Not sure where I first encountered the phrase “overabundance of caution”, but it seems emblematic of the industry’s problems. That inconsequential water leak was eventually blamed for permanent shutdown, costing ratepayers in excess of $10 billion in capital cost recovery for stakeholders (Southern California Edison and Sempra Energy) and adding 8 million tons of CO2 emissions to California’s profile.

Agreed, that our business-obssessed nation and anti-nuclear activists are significant obstacles. Both are being confronted by NuScale, which in 2021 will begin building its first Small Modular Reactor prototype. Speed of deployment, reliability of assembly-line construction, and modularity (both physical and financial) will make it an attractive investment for utilities within a decade. I’m informed by Lena Kollar, the company’s marketing director, the company is devoting considerable thought to how it will be marketed.

If I could only get them to reconsider burying it underground – they’re going to run into problems with that one.

Engineer- Poet's picture
Engineer- Poet on Aug 8, 2017

Correction re:  San Onofre:  The leak was from the primary coolant to the secondary coolant, in the steam generators.  There was negligible radiation exposure to anyone; IIUC the leak was detected by the presence of N-16 (produced by (n,p) reactions in oxygen) in the secondary coolant.

Engineer- Poet's picture
Engineer- Poet on Aug 8, 2017

New gas or coal power generation would need higher prices that it is payed to new wind or solar power in the tenders.

Yet you have to pay it, because your new wind and solar power have a habit of simply going away when people still need electricity.  If you allow the rigged market to put these plants out of business, you will be doing without electricity more and more often.  This is what happens in South Australia, and will happen in Germany.

I say what I mean, and what is real world.

What you say is deliberately ambiguous, so you can claim not to have meant something when you are “caught with your hand in the cookie jar”.

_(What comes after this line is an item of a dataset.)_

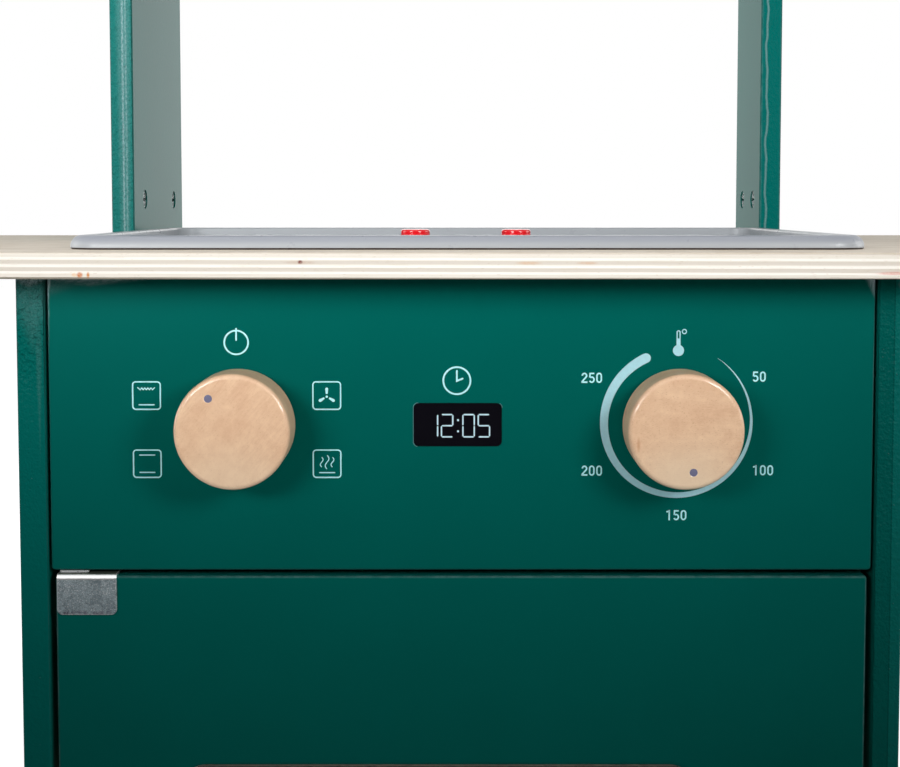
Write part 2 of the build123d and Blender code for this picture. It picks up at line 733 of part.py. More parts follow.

We have been into your tricks for a very long time.  Don’t try to pull them here.

Helmut Frik's picture
Helmut Frik on Aug 9, 2017

First it is not necessary to build nee Power plante, there are more than enough existing ones.
Second Herr in Germany Power plante are not allowed to leave the grid without Perkussion.
Third there is no need for expensive coal or Gas Power plante with prices of 1000-2000€/kwp, for a few hundert hours or less per year cheaper Generators Like additional Motors for Biogas plants Gas motors running on natural Gas or Distribution for 150€ per kwp do the Job perfectely, ramping from Zero load to füll load and Back in less than a minute. Usually the smoothing effects of the grid will do.